The major American political parties’ Convention Delegates have
the duty under their convention rules to nominate candidates for Vice President
of the United States . The Delegates must nominate and vote in favor
of a candidate in order for that candidate to be their party’s vice
presidential nominee.
In recent decades, however, it has
become customary for the leading major party presidential candidates to
recommend to their party’s Convention Delegates a vice presidential nominee, whom
the Delegates have been accepting without making any other nominations and
without even much opposition or debate, thereby making the vice presidential
nomination a quasi-unilateral selection by the leading presidential
candidate. As people have become
accustomed to this relatively novel practice, many of them now expect that the
choice of a running mate is the sole prerogative of the leading major party presidential
candidates and erroneously believe that anything to the contrary would somehow
be against the rules or wrong, even though a selection by the Delegates is more
representative than a unilateral one by the leading presidential candidate.
Convention
Delegates, who are the representatives of the members of their party,
customarily had chosen their party’s vice presidential nominees through the
1950s, in the best interest of their party, often as a compromise, without any
recommendation by the leading presidential candidate. Dwight Eisenhower was the last President and
Republican nominee who deferred to the Convention Delegates, instead of
recommending a candidate. The current
practice of a quasi-unilateral selection by the leading candidate for the presidential
nomination dates only from the 1960s.
Among other potential problems of
concern to the parties, this novel practice is contrary to good government
because it violates the spirit of the Separation of Powers Doctrine of the
United States Constitution.
It is
necessary first to understand the office of Vice President. The Vice President’s only constitutional
role, other than being next in the line of presidential succession, is serving
as President of the Senate. This duty includes
the power to cast tie-breaking votes, which is a strictly legislative power. The Vice President is thus not an “assistant”
or “deputy” President or “second in command” and the President is not the Vice
President’s “boss,” as the Vice President is not part of the Chief Executive’s
Administration; the President has no authority to delegate to the Vice
President any duties, which is an even more recent practice. Indeed, the Vice President is paid by the
Senate, not the Administration. Consider
also that the President and Vice President are elected separately, as the
Electors (members of the Electoral College) cast two separate ballots, one for
president and one for vice president and, if no candidate receives a majority
of electoral votes, the two chambers of Congress elect the President and Vice
President separately, the House of Representatives the President and the Senate
the Vice President, respectively.
As President of the Senate, the
Vice President is one of the two heads, together with the Speaker of the House,
of the Legislative Branch of Government.
The President is the head of the Executive Branch of Government. These branches are supposed to check and
balance each other, in accordance with the constitutional principle of the
Separation of Powers. If a President
signs an unconstitutional bill into law, the Vice President ought not to cast a
tie-breaking vote in its favor, but vote against it. Furthermore, the Vice President is not even obligated
to vote the way the President wishes on general substantive matters, but should
exercise his good judgment, in accord with his conscience, as a representative
of the States and the people. Divisions
between Presidents and Vice Presidents were not unusual, especially in the
early decades of the Republic, and were obviously not fatal to it.

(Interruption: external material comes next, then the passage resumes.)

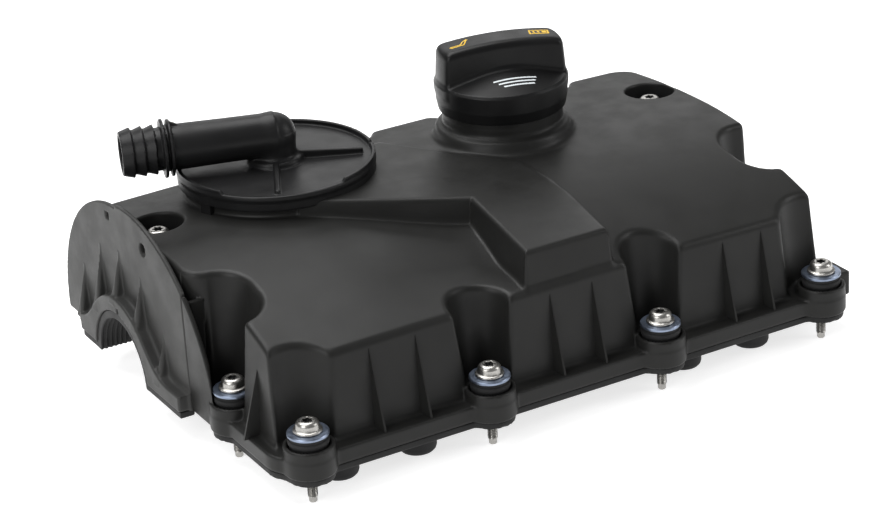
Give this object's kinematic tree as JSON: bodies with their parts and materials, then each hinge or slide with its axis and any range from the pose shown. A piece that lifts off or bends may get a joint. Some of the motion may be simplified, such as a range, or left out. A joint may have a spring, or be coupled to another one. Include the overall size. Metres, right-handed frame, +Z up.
{
  "type": "cylinder head cover",
  "caption": "Moulded cylinder head cover with crankcase pressure regulator, hose nozzle, oil filler cap, belt guard, gasket and captive bolts.",
  "frame": {"origin": "midway between the two inner bolts of the front row, in the plane where the gasket meets the cylinder head", "axes": "+X along the engine, away from the camshaft belt; +Y across the engine to the side of the regulator and filler; +Z up, away from the cylinder head"},
  "size_m": [0.4095, 0.3, 0.1725],
  "materials": {
    "cover_plastic": "moulded glass-filled nylon, charcoal, fine satin grain",
    "guard_plastic": "moulded nylon, charcoal, slightly lighter than the cover",
    "gasket_rubber": "moulded black rubber",
    "bolt_zinc": "bright zinc plated steel",
    "washer_zinc": "blue passivated zinc",
    "grommet_rubber": "moulded black rubber",
    "sleeve_steel": "turned steel",
    "cap_plastic": "moulded black nylon, satin",
    "plug_plastic": "moulded black nylon",
    "seal_rubber": "moulded black rubber",
    "inner_plastic": "moulded black nylon, unpolished",
    "regulator_plastic": "moulded black nylon, satin",
    "diaphragm_rubber": "thin moulded rubber",
    "plate_plastic": "natural white plastic",
    "spring_steel": "spring steel wire",
    "drain_rubber": "moulded black rubber"
  },
  "bodies": {
    "cover": {"cover_shell": "cover_plastic", "belt_guard_plate": "guard_plastic", "cover_gasket": "gasket_rubber", "cover_bolts": "bolt_zinc", "bolt_washers": "washer_zinc", "bolt_grommets": "grommet_rubber", "bolt_sleeves": "sleeve_steel", "filler_splash_plate": "inner_plastic", "regulator_cap": "regulator_plastic", "regulator_cup": "inner_plastic", "regulator_diaphragm": "diaphragm_rubber", "diaphragm_ring": "inner_plastic", "regulator_spring": "spring_steel", "separator_tray": "inner_plastic", "separator_baffles": "inner_plastic", "tray_screws": "bolt_zinc", "drain_cups": "drain_rubber"},
    "cap_seal": {"filler_cap_seal": "seal_rubber"},
    "filler_cap": {"filler_cap_shell": "cap_plastic", "filler_cap_plug": "plug_plastic"},
    "regulator_plate": {"diaphragm_plate": "plate_plastic"}
  },
  "joints": [
    {"name": "cap_lift", "type": "slide", "parent": "cover", "child": "cap_seal", "axis": [0, 0, 1], "range_m": [0, 0.012]},
    {"name": "cap_turn", "type": "hinge", "parent": "cap_seal", "child": "filler_cap", "pos_m": [0.062, 0.178, 0.121], "axis": [0, 0, 1], "range_deg": [0, 360]},
    {"name": "regulator_slide", "type": "slide", "parent": "cover", "child": "regulator_plate", "axis": [0, 0, 1], "range_m": [0, 0.004], "stiffness_N_per_m": 60, "springref_m": -0.02, "deforming": ["regulator_spring"]}
  ],
  "couplings": [
    {"joint": "cap_lift", "follows": "cap_turn", "m_per_rad": 0.0019099}
  ]
}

The quasi-unilateral selection of
vice presidential nominees by the major party presidential candidates produces
vice presidential candidates who seldom disagree publicly with the presidential
candidate who chose them and to whom they are thus obligated and, once elected,
to excessively-loyal Vice Presidents who seldom disagree with the President. Instead of being checks on the President,
Vice Presidents are tempted to be sycophantic and thereby to fail their duty to
represent the States and the people, uphold the Separation of Powers and defend
the Constitution.
To restore the principle of the
Separation of Powers, leading major party presidential candidates should defer
to their party’s Convention Delegates in choosing a vice presidential nominee. If the presidential candidates do make a
recommendation, instead of accepting their presidential nominee’s
recommendation without opposition or even debate, the Delegates, as
representatives of the members of their party, should exercise their good
judgment, in accord with their conscience, and at least debate the merits of
the recommendation and consider nominating other individuals.